By Mark Adams, chief film critic

Dir: Anne Fontaine. France-UK. 2014. 99mins

An engagingly lush Gallic romantic-drama that updates Gustave Flaubert’s famous novel Madame Bovary to good effect and pitches a glowing Gemma Arterton as a young married Englishwoman finding adulterous love in bucolic Normandy, Anne Fontaine’s Gemma Bovery is an enjoyably lightweight film given life by some engaging performances and a glorious pastoral backdrop.

Adapted from Posy Simmonds graphic novel – whose Tamara Drewe, based on Far From The Madding Crowd, was made into a film by Stephen Frears four years ago, also starring Gemma Arterton who seems to be cornering the market for such English rose roles – the film favours melancholic comedy over melodramatic drama as the lust for love sits alongside cross-channel bickering between between the French and ‘les rosbif’.

Whereas Tamara Drewe – which again has Arterton’s lead character romanced by virtually every man around her, and lusted after by a mild-mannered narrator – hit more comedy comedy sweetspots, Fontaine’s Gemma Bovery is more gently paced (reflected the mundane aspects of the novel) and therefore may find it harder to reach an audience. But it benefits from Arterton’s genuine sex appeal, which is delightfully balanced by Fabrice Luchini as her neighbour obsessed with the novel and who sees worrying links between her and the fictional heroine.

Luchini stars as genial family man Martin Joubert who has moved back to his family hometown seven years earlier to take on his father’s bakery and shop. When new neighbours move in across the road he is intrigued – Brits Charlie Bovery (Jason Flemyng) and his beautiful young wife Gemma (Arterton) have the same surname as Flaubert’s heroine, and attracted Gemma he starts strikes up a friendship brimming with sexual tension.

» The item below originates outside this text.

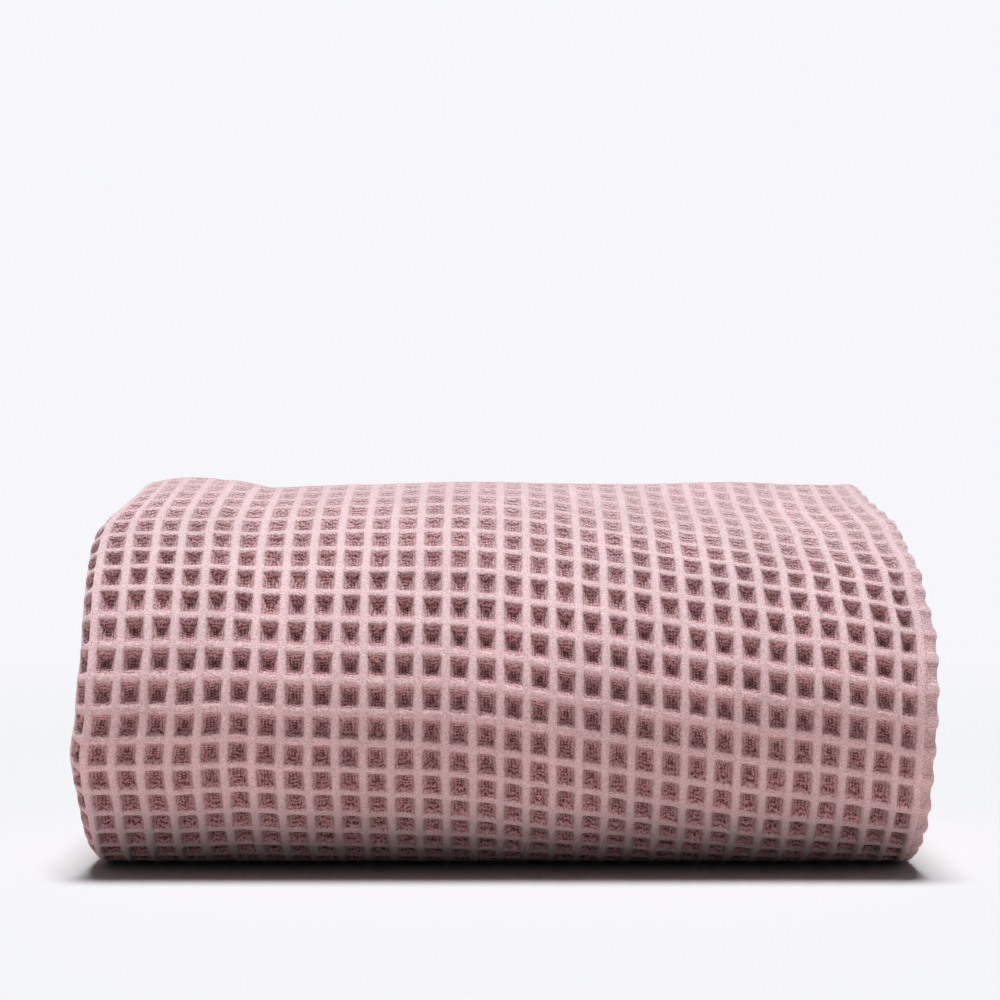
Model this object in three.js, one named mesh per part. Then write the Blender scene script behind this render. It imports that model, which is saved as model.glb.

While he lusts after her – and even invites her to his bakery for a little bread-making session that brims with clichéd sexual energy as she lustily folds the dough while he leans over her – she may well be frustrated in her rather dull marriage bit has eyes for young and handsome Herve (Niels Schneider), who lives at the nearby chateau, rather than the doe-eyed baker.

While Gemma is overtaken with passion – and things get seriously sexy as Fontaine makes the most of Arterton’s voluptuous physique – so Joubert decides to take matters into his own hands as he decides to try and break up the relationship. But this simply pushes Gemma into the arms of another man – her former lover, played by Mel Raido – which sees Joubert confused and upset that his heroine is behaving in such a manner. But then the story never really tries to explain why Gemma moves from relationship to relationship, except to escape her dull existence and find solace through romance.

There is always a refreshing lack of pretension in Arterton’s performances, and she is unassumingly charming in Gemma Bovary. There plenty of scenes of her wandering through woods with her small dog, dressed in fluttering summer dresses and green wellington boots, and director Fontaine (who made Coco Before Chanel) is not shy on focusing on her physical charms alongside her warm friendliness.

At the same time, Fabrice Luchini is delightful as the genial baker who is mildly obsessed with this physical manifestation of his favourite fictional character. His warm, wide-eyed attraction to her is no simple middle-age lust, but more a man drawn to her simple warmth and openness. The film may lack the dramatic heft of Flaubert’s source novel – and at times finds it hard to balance humour with drama – but it is an engaging and watchable spin on a classic story.